Make an exact copy of all the data.

--- --- ---

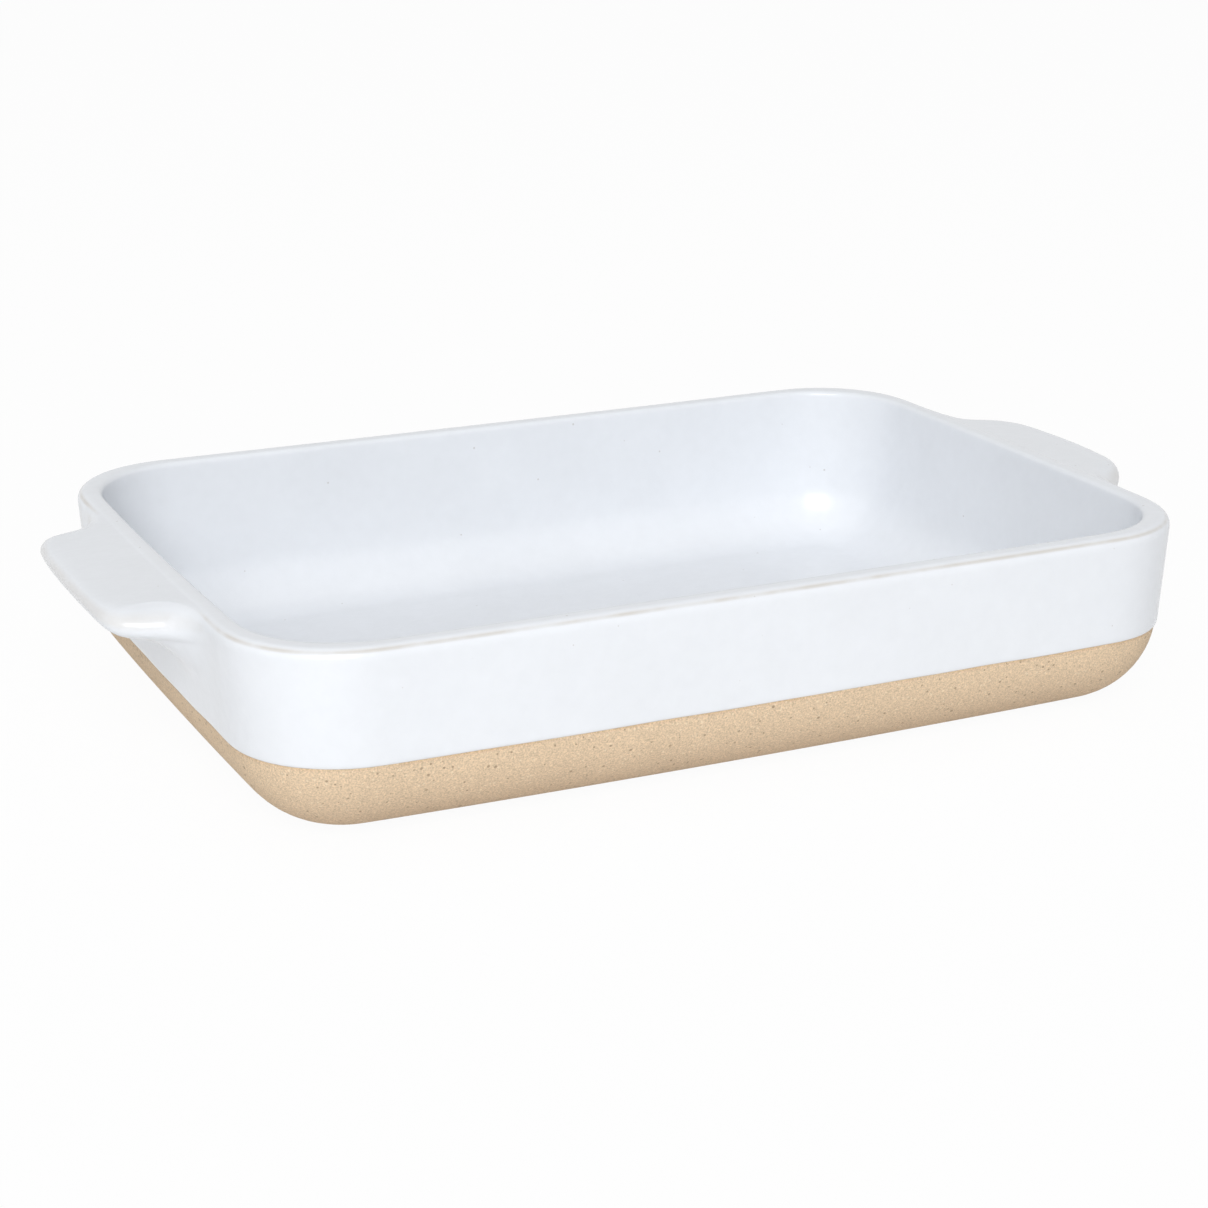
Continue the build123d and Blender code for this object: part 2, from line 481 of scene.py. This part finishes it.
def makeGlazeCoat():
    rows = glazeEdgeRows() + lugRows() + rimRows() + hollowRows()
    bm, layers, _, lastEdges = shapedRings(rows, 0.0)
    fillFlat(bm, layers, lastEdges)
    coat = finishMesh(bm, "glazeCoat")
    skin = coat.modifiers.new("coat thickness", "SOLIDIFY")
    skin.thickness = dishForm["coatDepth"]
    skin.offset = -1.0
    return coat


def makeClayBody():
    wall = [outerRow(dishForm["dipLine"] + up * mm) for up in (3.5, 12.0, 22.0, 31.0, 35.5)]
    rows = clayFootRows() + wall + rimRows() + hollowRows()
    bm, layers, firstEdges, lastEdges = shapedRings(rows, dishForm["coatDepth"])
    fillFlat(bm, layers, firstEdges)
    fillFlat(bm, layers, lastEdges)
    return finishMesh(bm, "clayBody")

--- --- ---

**TASK RESULT**.
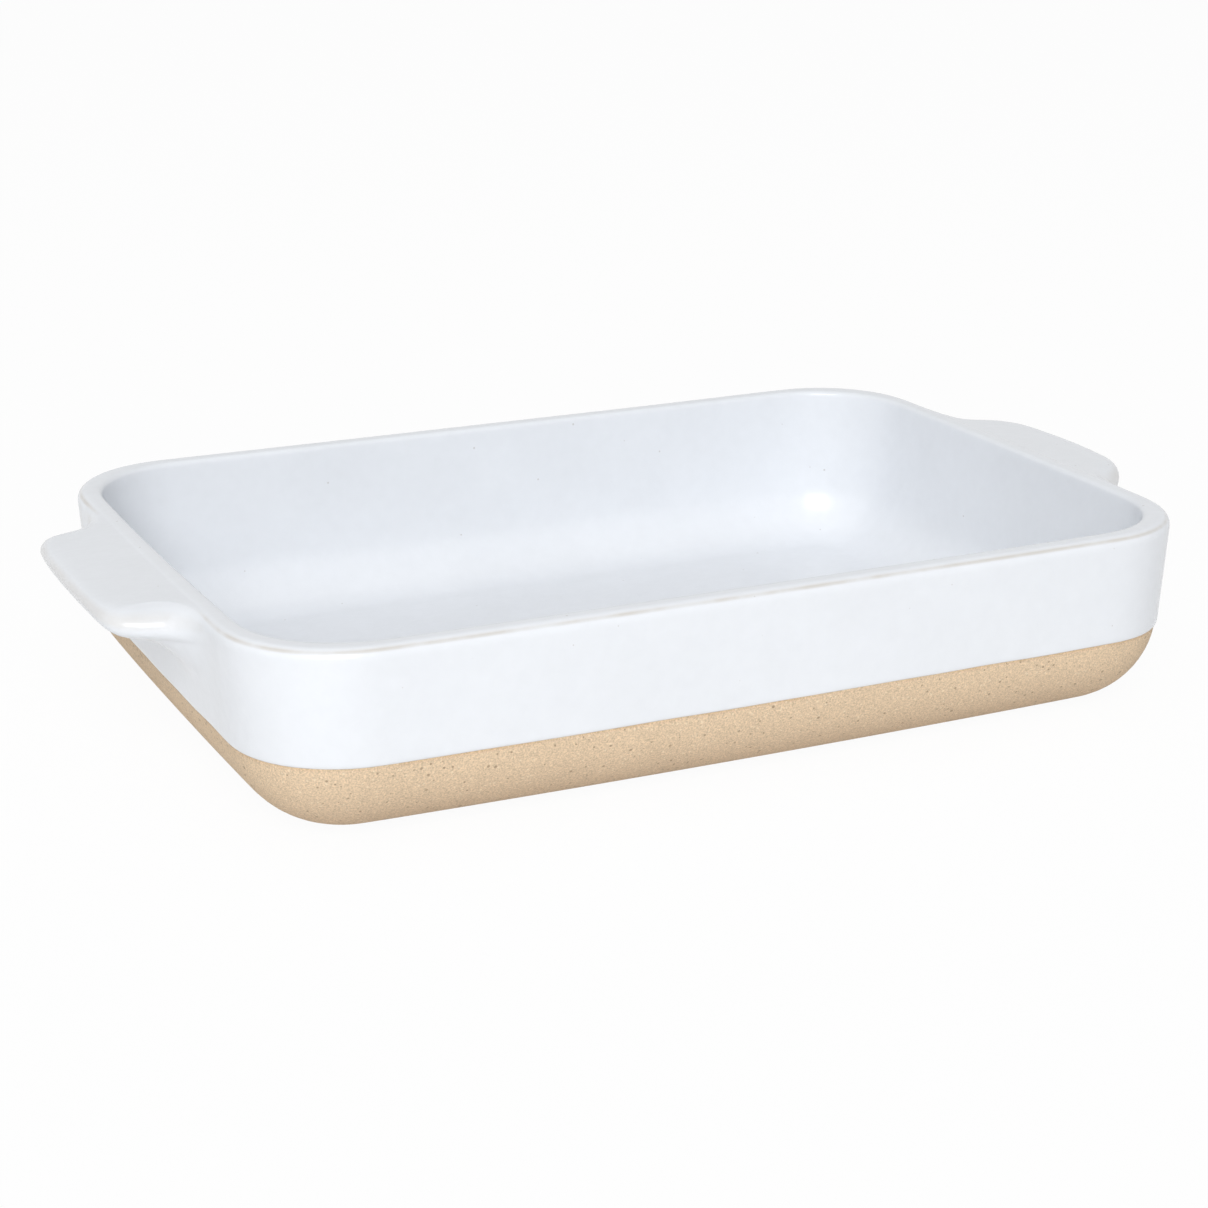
Continue the build123d and Blender code for this object: part 2, from line 481 of scene.py. This part finishes it.
def makeGlazeCoat():
    rows = glazeEdgeRows() + lugRows() + rimRows() + hollowRows()
    bm, layers, _, lastEdges = shapedRings(rows, 0.0)
    fillFlat(bm, layers, lastEdges)
    coat = finishMesh(bm, "glazeCoat")
    skin = coat.modifiers.new("coat thickness", "SOLIDIFY")
    skin.thickness = dishForm["coatDepth"]
    skin.offset = -1.0
    return coat


def makeClayBody():
    wall = [outerRow(dishForm["dipLine"] + up * mm) for up in (3.5, 12.0, 22.0, 31.0, 35.5)]
    rows = clayFootRows() + wall + rimRows() + hollowRows()
    bm, layers, firstEdges, lastEdges = shapedRings(rows, dishForm["coatDepth"])
    fillFlat(bm, layers, firstEdges)
    fillFlat(bm, layers, lastEdges)
    return finishMesh(bm, "clayBody")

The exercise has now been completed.